La COP de cette année se déroule alors que les efforts de la mode en matière de durabilité sont mis à mal. Cette année, une vaste campagne de répression de l’écoblanchiment a mis en lumière les critiques formulées de longue date à l’encontre des initiatives volontaires soutenues par l’industrie et a renforcé la pression exercée sur le secteur pour qu’il montre que son discours peut donner des résultats concrets.

Les grandes marques ont fourni peu d’informations sur la manière dont elles prévoient d’atteindre les objectifs climatiques ou de mobiliser les milliards de dollars de dépenses nécessaires pour y parvenir. Les émissions de bon nombre des plus grandes entreprises de la mode, dont Nike, Kering et Inditex, propriétaire de Zara, continuent d’augmenter.
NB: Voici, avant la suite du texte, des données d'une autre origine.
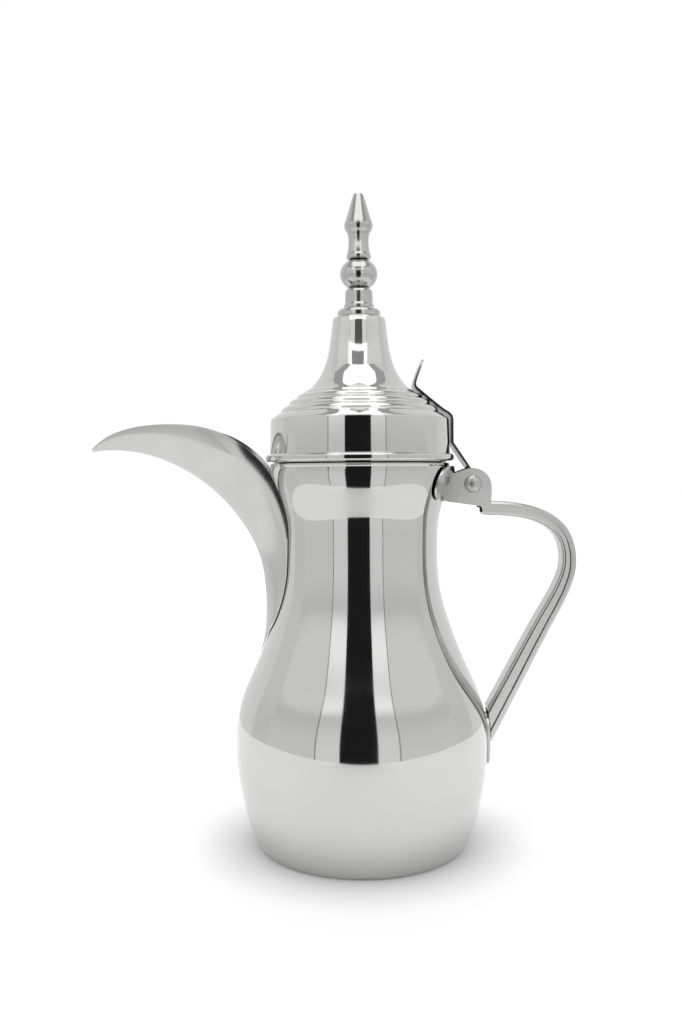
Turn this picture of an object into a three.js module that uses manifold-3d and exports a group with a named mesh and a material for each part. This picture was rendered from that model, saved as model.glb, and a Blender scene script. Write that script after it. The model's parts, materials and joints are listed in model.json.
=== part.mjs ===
// Stainless steel dallah: a spun coffee pot with a crescent spout, a hinged domed lid with a turned
// finial, a strap with a thumb tab that lifts the lid, and a hollow pressed handle.
//
// Millimetres, +Z up. The origin is the centre of the flat base, on the pot's axis.
// The spout points along -X and the handle along +X; the lid turns about a rivet parallel to Y.
import * as THREE from "three";
import { mergeVertices } from "three/addons/utils/BufferGeometryUtils.js";
import Module from "manifold-3d";

const wasm = await Module();
wasm.setup();

// ---- Driving dimensions ----
const WALL = 0.9; // sheet of the vessel and the lid
const GAP = 0.3; // clearance between pieces that are welded or pressed together
const FACE_GAP = 0.1; // clearance between flat faces stacked along the axis
const ROUND_SEGMENTS = 40; // facets round the vessel and the lid
const SMALL_SEGMENTS = 24; // facets round the finial and the rivet

const RIM_Z = 168.2; // top of the vessel's lip
const RIM_RADIUS = 39.9;
const LID_Z = 168.9; // underside of the lid's bead
const BEAD_RADIUS = 42.1;
const LID_TOP_Z = 233.5; // flat top of the lid's cone, under the finial

const PIN = { x: 49.7, z: 158.7, radius: 2.0 }; // the lid's hinge rivet
const STRAP = { thickness: 1.0, halfWidth: 7.0, barrelRadius: 2.9 };
const CHEEK = { inner: 7.4, thickness: 1.5 }; // the bracket's cheeks, measured from the middle plane
const STUD_RADIUS = 2.0; // threaded stud that holds the finial together
const BORE_RADIUS = STUD_RADIUS + GAP;

const STEEL = { color: 0xc9c9c6, roughness: 0.08, metalness: 1.0 };
const SATIN = { color: 0xbdbdb9, roughness: 0.32, metalness: 1.0 };
const TURNED = { color: 0xb4b4b1, roughness: 0.14, metalness: 1.0 };
const DARKENED = { color: 0x6c6c6b, roughness: 0.2, metalness: 1.0 };
const PLAIN = { color: 0x9c9c98, roughness: 0.4, metalness: 1.0 };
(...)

Le problème ne se limite pas à la mode. Mercredi, les Nations unies ont publié un rapport dénonçant l’écoblanchiment des engagements des entreprises en matière de climat et établissant un ensemble de normes exigeantes pour les rendre plus solides.
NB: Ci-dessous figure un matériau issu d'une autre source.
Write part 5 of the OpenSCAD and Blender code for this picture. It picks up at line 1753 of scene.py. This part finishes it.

Les nouvelles initiatives annoncées par l’industrie de la mode cette semaine se sont davantage concentrées sur le renforcement des efforts existants et la définition de la voie à suivre, les dirigeants souhaitant mettre l’accent sur la nécessité d’accélérer et d’intensifier les actions.

La Charte de l’industrie de la mode pour l’action climatique des Nations unies et la Sustainable Apparel Coalition ont lancé un appel à commentaires sur de nouvelles directives détaillant la manière dont l’industrie devrait mesurer les émissions de la chaîne d’approvisionnement. Le groupe de pression du secteur, Global Fashion Agenda (GFA), et le Programme des Nations unies pour l’environnement ont lancé une consultation visant à définir des objectifs communs pour une « industrie de la mode nette positive ».

C’est la dernière d’une longue série d’initiatives visant à établir des objectifs clairs pour lutter contre les impacts de l’industrie.

En 2018, de grandes marques, de Burberry à H&M, se sont engagées à réduire leurs émissions avec le lancement de la Charte de l’industrie de la mode pour l’action climatique des Nations unies, actualisant ces ambitions lors de la COP de l’année dernière, conformément aux efforts visant à limiter le réchauffement climatique à 1,5 °C. Près d’un tiers de l’industrie de la mode a soutenu une série d’objectifs fixés par le Fashion Pact en 2020 pour protéger le climat, lutter contre l’utilisation du plastique et s’attaquer à l’impact de la mode sur la perte de biodiversité.

L’objectif de la GFA est de combler les lacunes des objectifs existants, notamment sur des sujets tels que les droits du travail, et d’aligner les entreprises du secteur – dont beaucoup doivent encore s’engager sur ces questions – autour d’objectifs communs et mesurables, a déclaré Federica Marchionni, directrice de la GFA.

« Les objectifs que nous fixons ne sont pas destinés à plaire au secteur, mais à le pousser », a-t-elle déclaré.

Les efforts déployés pour établir des objectifs communs et des données plus solides sont précieux. Mais ils montrent aussi que des années après avoir pris des engagements, le secteur en est encore à jeter les bases nécessaires pour les tenir.